Exercise details: Locate every line that holds the string "materials" and copy it.
======== Dataset content
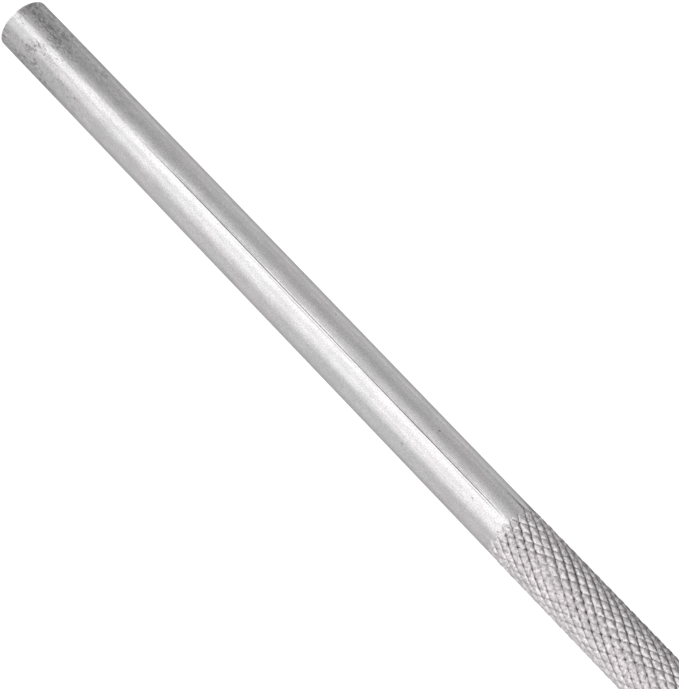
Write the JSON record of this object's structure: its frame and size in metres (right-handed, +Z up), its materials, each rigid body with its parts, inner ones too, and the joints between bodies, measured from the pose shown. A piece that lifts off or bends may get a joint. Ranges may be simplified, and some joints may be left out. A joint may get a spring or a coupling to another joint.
{
  "type": "brick jointer",
  "caption": "Straight round-bar brick jointer with a diamond-knurled grip, a large runner and a pinned smaller runner for striking concave mortar joints.",
  "frame": {"origin": "on the bar's axis, at half the overall length, which is also the middle of the knurled grip", "axes": "+X along the tool towards the small runner's free end; +Z up with the tool lying on a table, and along the spring pin; +Y across"},
  "size_m": [0.4318, 0.013, 0.0128],
  "materials": {
    "bar_steel": "drawn steel, satin, with light handling marks",
    "runner_steel": "drawn steel, satin",
    "pin_steel": "spring steel, darkened"
  },
  "bodies": {
    "root": {"main_bar": "bar_steel", "small_runner": "runner_steel", "spring_pin": "pin_steel"}
  },
  "joints": []
}
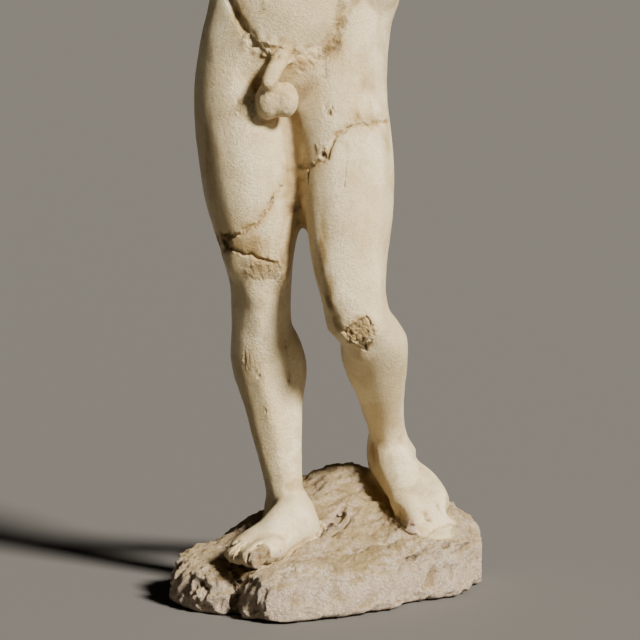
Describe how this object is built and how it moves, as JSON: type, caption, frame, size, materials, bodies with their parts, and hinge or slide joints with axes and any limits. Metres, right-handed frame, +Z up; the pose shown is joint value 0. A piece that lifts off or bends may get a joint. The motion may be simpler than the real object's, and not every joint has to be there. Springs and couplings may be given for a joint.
{
  "type": "god statue",
  "caption": "Weathered cast-stone statue of a nude classical god with broken arms, standing at ease on a rough rock plinth.",
  "frame": {"origin": "middle of the plinth's flat underside, on the floor", "axes": "+Z up, +X to the viewer's right, the figure faces -Y"},
  "size_m": [0.3156, 0.2938, 1.0272],
  "materials": {
    "cast_stone": "matt ivory cast stone with ochre patina in the hollows, fine grain, hairline cracks and rough chips"
  },
  "bodies": {
    "root": {"god_statue": "cast_stone"}
  },
  "joints": []
}
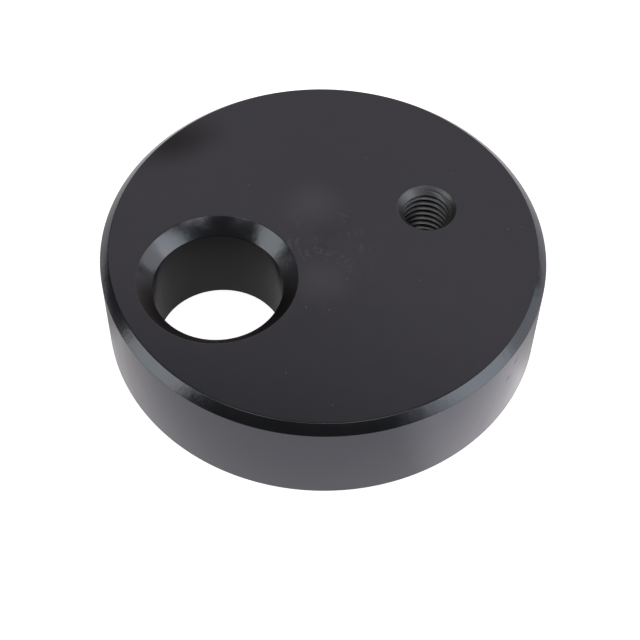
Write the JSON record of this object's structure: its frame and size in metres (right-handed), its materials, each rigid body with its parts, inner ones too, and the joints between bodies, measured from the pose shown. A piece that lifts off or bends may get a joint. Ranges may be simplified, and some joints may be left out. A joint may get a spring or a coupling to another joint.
{
  "type": "cnc turned part",
  "caption": "Thick round disc, turned all over, with chamfered rims, an off-centre plain bore with wide chamfers and a smaller tapped hole on the opposite side of the axis.",
  "frame": {"origin": "centre of the bottom face, on the turning axis", "axes": "+Z along the turning axis and both holes, from the bottom face to the top face; -X towards the bore, +X towards the tapped hole"},
  "size_m": [0.1, 0.1, 0.026],
  "materials": {
    "blackened_steel": "chemically blackened (black oxide), fine turned and satin"
  },
  "bodies": {
    "root": {"turned_disc": "blackened_steel"}
  },
  "joints": []
}
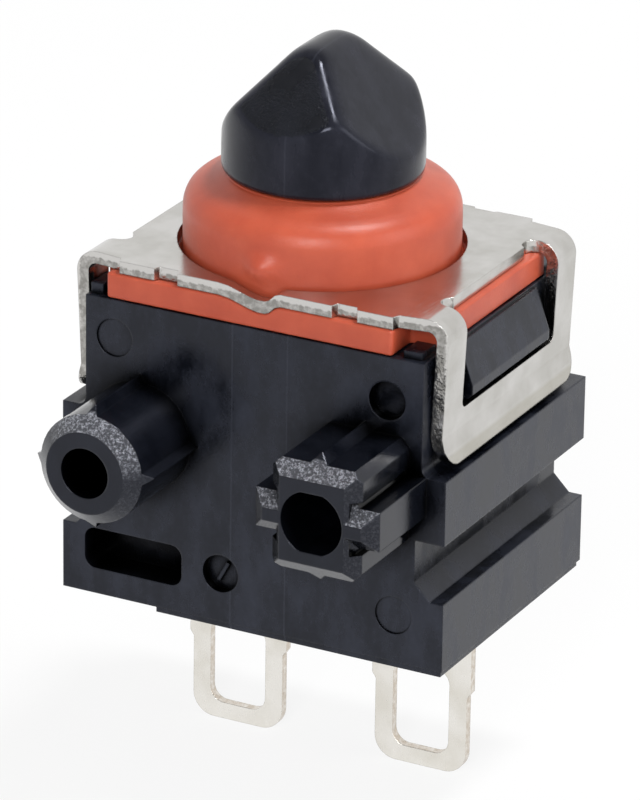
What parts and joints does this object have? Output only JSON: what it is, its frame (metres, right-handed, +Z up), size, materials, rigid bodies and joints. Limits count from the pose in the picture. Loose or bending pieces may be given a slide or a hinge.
================
Task result:
Write the JSON record of this object's structure: its frame and size in metres (right-handed, +Z up), its materials, each rigid body with its parts, inner ones too, and the joints between bodies, measured from the pose shown. A piece that lifts off or bends may get a joint. Ranges may be simplified, and some joints may be left out. A joint may get a spring or a coupling to another joint.
  "materials": {
Describe how this object is built and how it moves, as JSON: type, caption, frame, size, materials, bodies with their parts, and hinge or slide joints with axes and any limits. Metres, right-handed frame, +Z up; the pose shown is joint value 0. A piece that lifts off or bends may get a joint. The motion may be simpler than the real object's, and not every joint has to be there. Springs and couplings may be given for a joint.
  "materials": {
Write the JSON record of this object's structure: its frame and size in metres (right-handed), its materials, each rigid body with its parts, inner ones too, and the joints between bodies, measured from the pose shown. A piece that lifts off or bends may get a joint. Ranges may be simplified, and some joints may be left out. A joint may get a spring or a coupling to another joint.
  "materials": {
What parts and joints does this object have? Output only JSON: what it is, its frame (metres, right-handed, +Z up), size, materials, rigid bodies and joints. Limits count from the pose in the picture. Loose or bending pieces may be given a slide or a hinge.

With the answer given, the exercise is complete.